Algorithm 1. Pixel evaluation in the stable pixels model

INPUT: Pixel value p

INPUT: Background subtraction result m (1 or 0)

INPUT: Model V composed of N vectors (Eq. 1)

INPUT: Current image timestamp t

OUTPUT: Pixel state: stable = true or false

BEGIN:

stable = false

if m =0 then

// for background pixels, remove unstable vectors (Eq. 6)

RemoveVectors(t - t _c < T _s)

end if

// look for a vector matching the pixel

matched =0

for n =1 to N do

// test for brightness match (Eq. 2), then color match (Eq. 3)

if BrightnessMatch(p, V _n) then

if (ColorMatch(p, V _n) then

matched = n

break for

end if

end for

if matched >0 then

// update the matched vector (Eq. 4)

UpdateVector(V _matched)

// test for stability (Eq. 6)

if (t - V _matched.t _c > T _s) then

stable = true

end if

else if m >0 then

// for foreground pixels, create a new vector (Eq. 5)

AddVector(p)

end if

return stable

END

$$ {S}_i=\left\{{s}_{i,k}\right\},\kern0.24em k=1,\dots, n\left({S}_i\right) $$

(7)

Similarly, O _j denotes the j-th closed contour detected from the mask M. For each S _i, a search for related object O _j is performed by testing the condition:

$$ {S}_i\sim {O}_j\kern0.24em \mathrm{if}\exists k:{s}_{i,k}\in {O}_j $$

(8)

From the nature of the proposed algorithm, each stable region may correspond to one or more (in case of fragmentation) contours of detected objects, or it may have no related object contours if the object has already been incorporated into the background model. A section of the related object contour covered by the stable region is:

$$ {C}_{i,j}={S}_i\cap {O}_j $$

(9)

Now, two situations are possible. If a related object is found (C _i,j is not empty), the condition to declare this object stationary is that a sufficient fraction β of the object contour area is covered by the stable region which is larger than the minimum area a _min:

$$ \frac{n\left({C}_{i,j}\right)}{n\left({O}_j\right)}\ge \beta \wedge n\left({S}_i\right)\ge {a}_{\min },\kern0.24em \beta \in \left(0,\;1\right) $$

(10)

Adjusting the β value allows for proper detection in case of distortions such as background subtraction errors, noise, etc. If the object has already become a part of the background (because of remaining motionless for a prolonged time), the related object contour cannot be found. In this case, only the stable region size is tested.

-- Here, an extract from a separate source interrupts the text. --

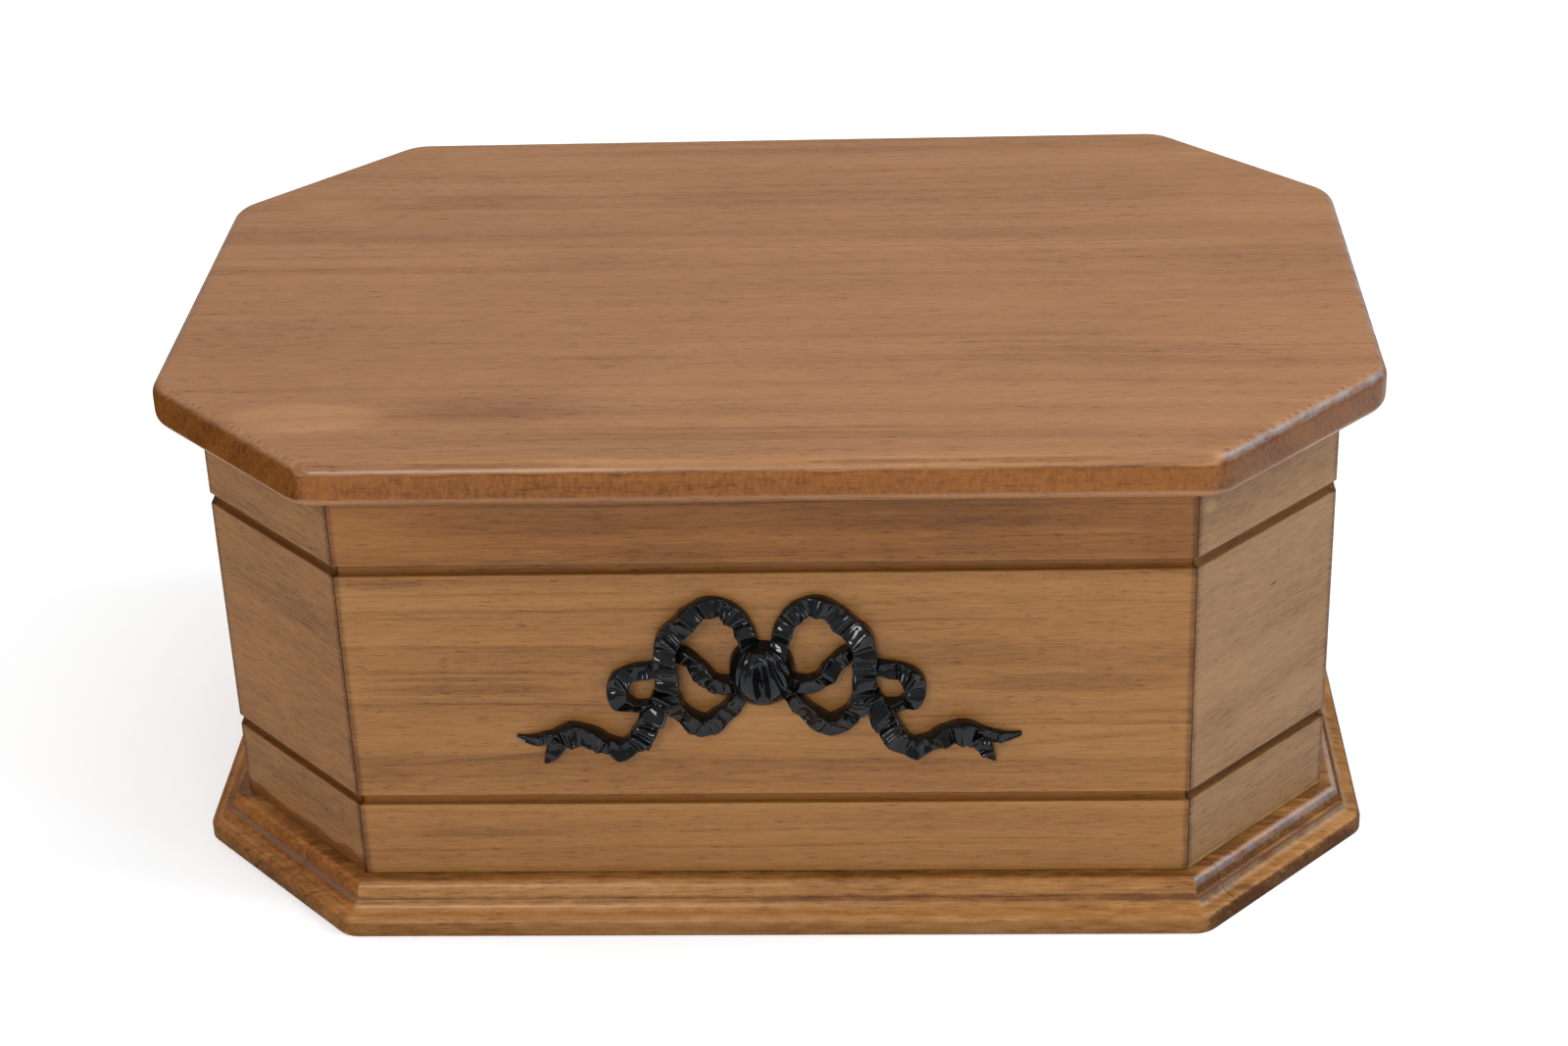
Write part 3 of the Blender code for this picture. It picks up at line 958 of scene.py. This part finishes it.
@dataclass
class RibbonBow:
    """The cast ribbon bow: gathered ribbons on both sides of a bud-like knot.

    knot_radii are in millimetres. The knot's slot and boss each have a half width and a half height
    as shares of the knot's own, and a depth in millimetres.
    """

    rise: float = 7.5 * MM
    gap: float = 0.3 * MM
    step: float = 0.35 * MM
    section_points: int = 28
    relief: float = 5.0 * MM
    pleat_pitch: float = 4.0 * MM
    pleat_height: float = 2.0 * MM
    wave_height: float = 3.8 * MM
    full_width: float = 3.3 * MM
    roll_height: float = 8.0 * MM
    knot_radii: tuple[float, float, float] = (13.2, 14.0, 14.2)
    knot_shift: float = -1.5 * MM
    knot_segments: tuple[int, int] = (200, 110)
    knot_power: float = 2.6
    knot_slot: tuple[float, float, float] = (0.28, 0.76, 9.0)
    knot_boss: tuple[float, float, float] = (0.10, 0.24, 3.0)
    weld: float = 0.005 * MM
    creases: tuple[Crease, ...] = (
        Crease(-0.90, 0.07, 1.6, 1.1), Crease(-0.70, 0.05, 1.7, 1.9), Crease(-0.52, 0.05, 1.6, 2.4),
        Crease(0.62, 0.07, 3.2, 0.0), Crease(0.90, 0.05, 1.8, 0.2),
    )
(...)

In order to ensure efficient detection of stationary objects, a model of stable regions is constructed. Each new stable region is added to the model. If a stable region detected in the current frame matches the position in image of any region stored in the model, the matched region is updated. The procedure of finding stationary objects is presented in Algorithm 2. Fig. 3 shows an example of detection of a region representing stationary luggage. The ‘age’ of matched vectors is visualized with a grayscale map, brighter shades indicate longer time of stability, black pixels are the background. Color codes of pixels belonging to the bag which was left on the floor progress towards brighter values (Fig. 3b-e), while the pixels belonging to persons passing by are short-term (darker values). White color marks stable pixels fulfilling the condition (Eq. 6) and if the number of pixels in the stable region fulfills Eq. 10, the object is marked as a stationary one (Fig. 3e). The luggage contour is detected even in case of short-term occlusions by passing persons because the relevant vectors may still be found in the model (Fig. 3f). It should also be noted that a person remaining motionless for a prolonged time may also be detected as a stationary object (Fig. 3g). Identification of stable regions representing actual luggage is the task of the classification module.

Algorithm 2. Finding valid stable regions in the image

INPUT: N regions S of stable pixels detected in the current image

INPUT: M moving object contours O detected in the current image

OUTPUT: A set of valid stable image regions (stable)

BEGIN:

stable = {}

for n =1 to N do

// find matching object contour C (Eq. 9)

matched =0

C = ∅

for m =1 to M do

if Coverage(O _m, S _n) >0 then

C = O _m, ∩ S _n

matched = m

break for

end if

end for

// test region validity

if C ! = ∅ then

// object contour matches the stable region

// test size and coverage (Eq. 10)

if Size(S _n) > a _min and Size(C) / Size(O _matched) > β then

// test the false object condition (Eq. 14)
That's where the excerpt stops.